第47話 十文字香の手記 その二十二
道路は深い森を抜け、田園地帯を通り、大きな川を渡って街の中へと至る。子田病院は国道沿いに建つ、私立の総合病院。ピンクのリムジンがエントランス前のロータリーに停まり、二品が観音開きの後部ドアを開けると、私はなるべく静かに落ち着いた顔を装って降りた。
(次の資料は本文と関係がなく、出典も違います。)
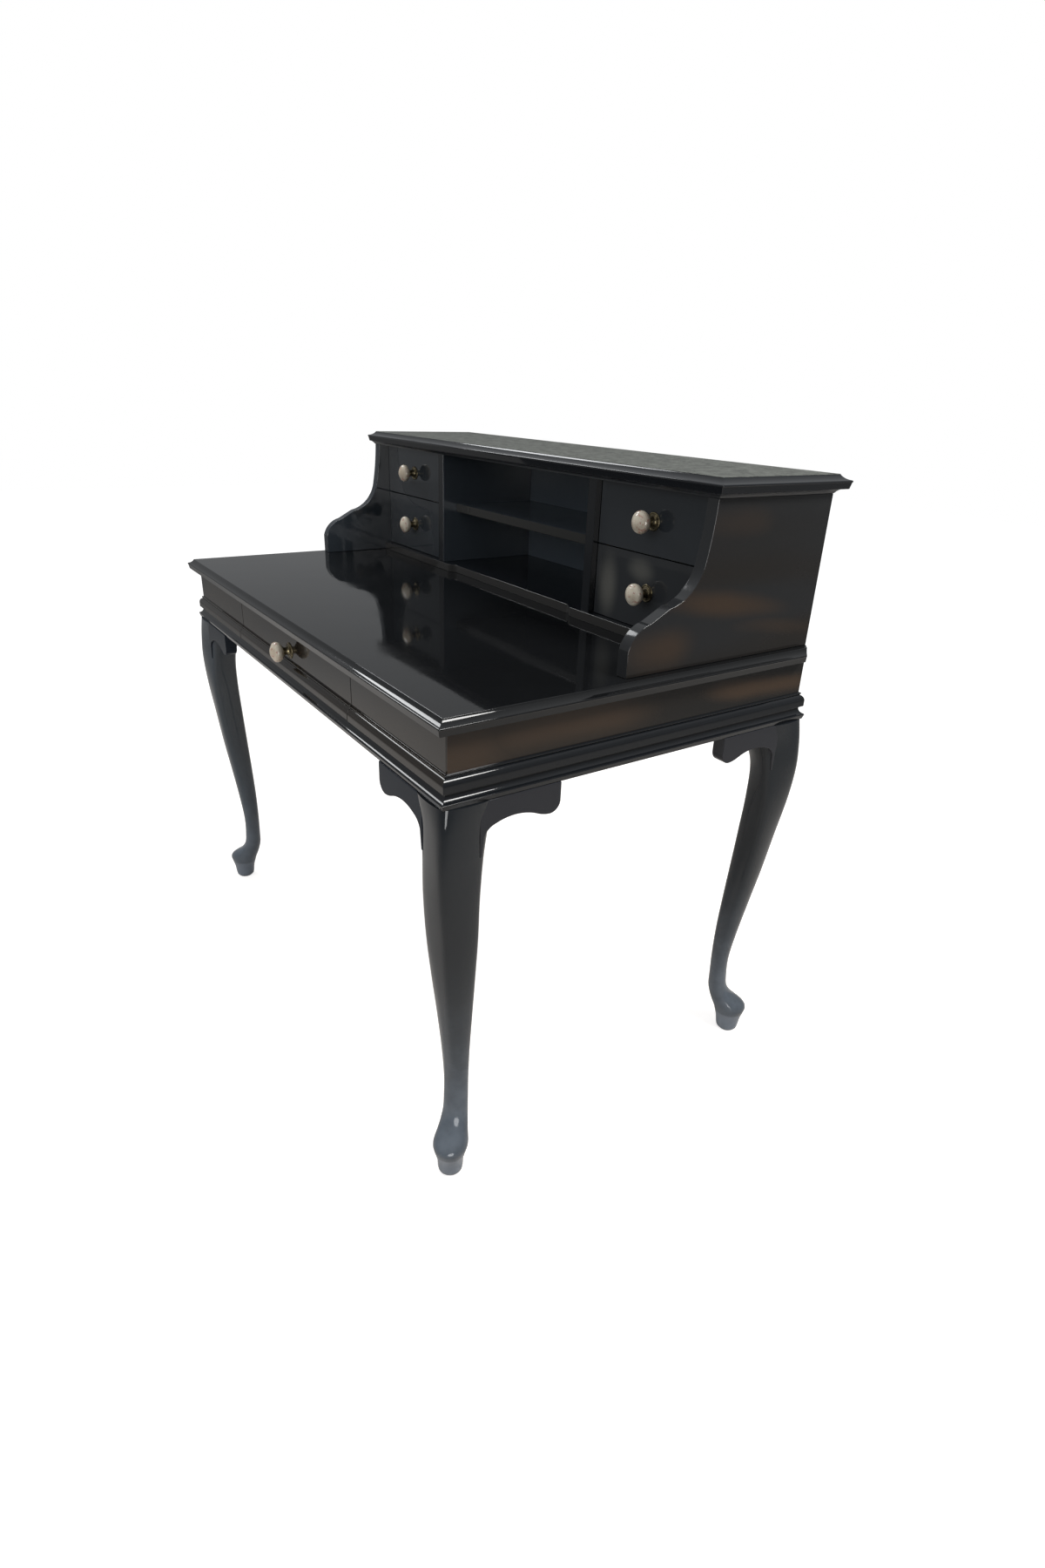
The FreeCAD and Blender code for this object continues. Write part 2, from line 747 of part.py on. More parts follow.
def saveDrawer(name, x0, x1, faceY, backY, z0, z1, thickness, collar, front):
    """Saves the pieces of one drawer; x0 to z1 bound its box, front is its face board."""
    middle = (x0 + x1) / 2
    knobZ = (front.BoundBox.ZMin + front.BoundBox.ZMax) / 2
    boxFront = faceY + thickness
    save(name + "_front", boredFront(front, x0, x1, faceY, z0, knobZ, thickness))
    save(name + "_walls", drawerWalls(x0, x1, boxFront, backY, z0, z1))
    save(name + "_bottom", drawerBottom(x0, x1, boxFront, backY, z0))
    save(name + "_knob", knobHead(middle, faceY - collar, knobZ))
    save(name + "_knob_collar", knobCollar(middle, faceY, knobZ, thickness, collar))


def saveSmallDrawers():
    left = partitionOuter
    right = stageSideInner
    split = stageFloor + lowerDrawerHeight
    levels = [("lower", stageFloor, split), ("upper", split, stageCeiling)]
    backY = stageInnerBack - drawerBackGap
    boxFront = drawerFace + smallFrontThickness
    for level, low, high in levels:
        roof = high - dustBoardThickness if level == "lower" else high
        for side, sign in (("left", -1), ("right", 1)):
            x0 = min(sign * left, sign * right)
            x1 = max(sign * left, sign * right)
            front = box(x0 + frontGap, x1 - frontGap, drawerFace, boxFront, low + frontGap, high - frontGap)
            saveDrawer(level + "_" + side + "_drawer", x0 + sideClearance, x1 - sideClearance, drawerFace,
                       backY, low + runClearance, roof - drawerTopGap, smallFrontThickness,
                       smallCollarLength, front)


def saveWritingDrawer():
    half = writingDrawerHalf - frontGap
    reach = 2 * railReach
    low = railTop + frontGap
    high = deskUnderside - frontGap
    board = box(-half, half, carcaseFront, carcaseFront + writingFrontThickness, low, high)
    bead = frontBead().common(box(-half, half, carcaseFront - reach, innerFront, low, high))
    front = fuse([board, bead])
    boxHalf = writingDrawerHalf - sideClearance
    floor = railTop + runnerTop + runClearance
    backY = carcaseFront + writingFrontThickness + writingDrawerLength
    saveDrawer("writing_drawer", -boxHalf, boxHalf, carcaseFront, backY, floor, high - drawerTopGap,
               writingFrontThickness, collarLength, front)


# ---- output ------------------------------------------------------------------

def saveCarcase():
    save("desk_top", deskTop())
    save("frieze_front_right", friezeFrontRight())
    save("frieze_front_left", mirrorX(friezeFrontRight()))
    save("frieze_side_right", friezeSideRight())
    save("frieze_side_left", mirrorX(friezeSideRight()))
    save("frieze_back", friezeBack())
    for side in ("left", "right", "back"):
        save("bead_" + side, mouldingRun(side, beadSection()))
    for side in ("front", "left", "right", "back"):
        save("base_rail_" + side, mouldingRun(side, railSection()))
    save("drawer_runner_right", drawerRunnerRight())
    save("drawer_runner_left", mirrorX(drawerRunnerRight()))
    save("corner_blocks", cornerBlocks())
    save("wood_screws", woodScrews())


def saveLegs():
    frontLeg = leg(1, -1)
    frontBrackets = [bracketAlong(1, -1, True, frontLeg), bracketAlong(1, -1, False, frontLeg)]
    backLeg = mirrorY(frontLeg, carcaseMiddle)
    backBrackets = [mirrorY(piece, carcaseMiddle) for piece in frontBrackets]
    for end, shape, brackets in (("front", frontLeg, frontBrackets), ("back", backLeg, backBrackets)):
        save("leg_" + end + "_right", shape)
        save("leg_" + end + "_left", mirrorX(shape))
        save("knee_brackets_" + end + "_right", brackets)
        save("knee_brackets_" + end + "_left", [mirrorX(piece) for piece in brackets])


def saveStage():
    save("stage_side_right", stageSideRight())
    save("stage_side_left", mirrorX(stageSideRight()))
    save("stage_top", stageTop())
    save("stage_base", stageBase())
    save("stage_back", stageBackBoard())
    save("partition_right", partitionRight())
    save("partition_left", mirrorX(partitionRight()))
    save("centre_shelf", centreShelf())
    save("dust_board_right", dustBoardRight())
    save("dust_board_left", mirrorX(dustBoardRight()))


saveCarcase()
saveLegs()
saveStage()
saveSmallDrawers()
saveWritingDrawer()
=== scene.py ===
import math

import bmesh
import bpy
from mathutils import Matrix, Vector


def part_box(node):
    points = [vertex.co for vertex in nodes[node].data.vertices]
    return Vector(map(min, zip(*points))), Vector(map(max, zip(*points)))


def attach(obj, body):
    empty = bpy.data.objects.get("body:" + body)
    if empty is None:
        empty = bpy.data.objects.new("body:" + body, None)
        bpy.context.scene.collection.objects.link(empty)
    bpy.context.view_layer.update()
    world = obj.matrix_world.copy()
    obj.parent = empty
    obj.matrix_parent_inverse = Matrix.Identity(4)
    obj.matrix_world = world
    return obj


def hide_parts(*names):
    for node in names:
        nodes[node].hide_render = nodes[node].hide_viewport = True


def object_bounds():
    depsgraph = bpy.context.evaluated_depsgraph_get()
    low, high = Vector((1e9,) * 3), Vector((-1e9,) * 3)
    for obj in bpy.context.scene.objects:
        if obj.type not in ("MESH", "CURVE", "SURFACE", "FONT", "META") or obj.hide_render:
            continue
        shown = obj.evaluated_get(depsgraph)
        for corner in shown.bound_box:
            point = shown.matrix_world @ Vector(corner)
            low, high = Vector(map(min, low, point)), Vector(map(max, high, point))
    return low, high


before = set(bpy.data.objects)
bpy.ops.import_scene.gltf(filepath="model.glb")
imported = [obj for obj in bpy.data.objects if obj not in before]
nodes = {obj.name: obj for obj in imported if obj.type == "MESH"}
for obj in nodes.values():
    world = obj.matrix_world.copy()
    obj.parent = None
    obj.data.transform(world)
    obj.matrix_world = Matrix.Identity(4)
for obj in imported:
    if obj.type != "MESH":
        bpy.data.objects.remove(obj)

mm = 0.001
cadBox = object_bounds()

# Places that the pieces share
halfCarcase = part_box("frieze_side_right")[1].x
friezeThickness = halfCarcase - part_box("frieze_side_right")[0].x
friezeLip = 2.5 * mm  # of the front boards, over the ends of the side boards
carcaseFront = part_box("frieze_side_right")[0].y - friezeLip
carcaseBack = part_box("frieze_back")[1].y
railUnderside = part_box("base_rail_right")[0].z
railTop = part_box("base_rail_right")[1].z
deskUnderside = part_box("desk_top")[0].z
stageDepth = 234 * mm  # of its ends, just under its top
stageFront = carcaseBack - stageDepth
print("frame loaded:", len(nodes), "nodes")


# Helpers for material nodes

def feed(tree, socket, value):
    # links another node's socket, or sets a value; colours are given without their alpha
    if isinstance(value, bpy.types.NodeSocket):
        tree.links.new(value, socket)
    elif socket.type == "RGBA":
        socket.default_value = (*value, 1.0)
    else:
        socket.default_value = value


def addNode(tree, kind, settings=None, **inputs):
    node = tree.nodes.new(kind)
    for key, value in (settings or {}).items():
        setattr(node, key, value)
    for key, value in inputs.items():
        feed(tree, node.inputs[key.replace("_", " ")], value)
    return node


def textureSpace(tree, stretch=(1.0, 1.0, 1.0)):
    place = addNode(tree, "ShaderNodeTexCoord")
    spread = addNode(tree, "ShaderNodeMapping", Vector=place.outputs["Object"], Scale=stretch)
    return spread.outputs["Vector"]


def newMaterial(name):
    material = bpy.data.materials.new(name)
    material.use_nodes = True
    material.node_tree.nodes.clear()
    return material, material.node_tree


def partAlong(tree, vector, axis):
    return addNode(tree, "ShaderNodeSeparateXYZ", Vector=vector).outputs[axis]


def turnedAlong(tree, axis):
    # how far a face is turned along an axis, from -1 to 1
    geometry = addNode(tree, "ShaderNodeNewGeometry")
    return partAlong(tree, geometry.outputs["Normal"], axis)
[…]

本当は慌てて飛び出したい気分だったのだが。
次に五味民雄が降り、最後に反対側のドアから多ノ蔵理事長が降りたときには、駐車場に覆面パトカーを停めたのであろう幾津刑事と入地が駆け寄って来るのが見えた。
病院内に入り、私が受付総合案内で夏風走一郎の見舞いに来た旨を伝えたところ、いま面会は許可されていないとの木で鼻をくくったような返答。しかし二品が多ノ蔵理事長の名前を出すと受付係の態度が豹変、すぐさまどこかに連絡を取って「院長が参りますのでしばしお待ちください」とペコペコ頭を下げ続けた。これが格差社会かと思ったり思わなかったり。
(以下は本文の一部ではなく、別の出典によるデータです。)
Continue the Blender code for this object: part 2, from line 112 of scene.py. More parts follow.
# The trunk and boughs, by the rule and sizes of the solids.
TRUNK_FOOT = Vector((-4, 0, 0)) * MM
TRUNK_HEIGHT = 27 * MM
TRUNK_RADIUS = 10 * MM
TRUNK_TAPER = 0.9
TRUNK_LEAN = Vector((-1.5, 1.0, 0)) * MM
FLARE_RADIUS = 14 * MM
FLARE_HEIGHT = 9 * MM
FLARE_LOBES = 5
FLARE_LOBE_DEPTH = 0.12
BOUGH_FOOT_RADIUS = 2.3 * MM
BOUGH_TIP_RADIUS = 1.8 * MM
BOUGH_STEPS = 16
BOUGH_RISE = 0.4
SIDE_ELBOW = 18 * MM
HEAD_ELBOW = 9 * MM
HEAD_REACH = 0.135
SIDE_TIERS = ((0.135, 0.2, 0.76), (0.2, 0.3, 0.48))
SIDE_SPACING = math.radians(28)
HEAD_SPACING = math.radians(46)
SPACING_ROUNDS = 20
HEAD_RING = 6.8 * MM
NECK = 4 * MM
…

やがて数分が経ち、病院の奥から白衣を着た白髪の、少し腹回りの豊かなメガネの老人が現れた。フライドチキン屋みたいだな、と思っていると入地カウンセラーが私たちに聞こえるようにつぶやいた。
「
ニコニコと満面の笑みを浮かべた子田院長は、多ノ蔵理事長に向かって親しげに片手を挙げて見せた。
「いやあ、多ノ蔵さん。ご無沙汰しております」
「院長先生、お久しぶりです」
理事長も笑顔で頭を下げた。子田院長は私たちを見回すと、少し大げさに驚いたような顔でたずねた。
「本日はまた大所帯ですな。何かありましたか」
「はい、学園の夏風走一郎くんのお見舞いにうかがいました」
「おやおや、理事長先生が直接ですか。それは珍しい」
「いえ、何やら興味深い趣向があるとのことでしたので」
すると子田院長はカウンセラーの入地に目をやる。
「入地くんもその趣向に釣られてやって来たのかな」
「ええまあ、興味本位で。夏風くんは知らん仲でもありませんしね」
「ふうむ、君は相変わらずお調子者だねえ。ま、いいでしょう。夏風くんの病室には私がご案内します。ただし病院ですからな、お静かに願いますよ」
そう言うと笑顔の子田院長は背を向け、先に立って歩き出した。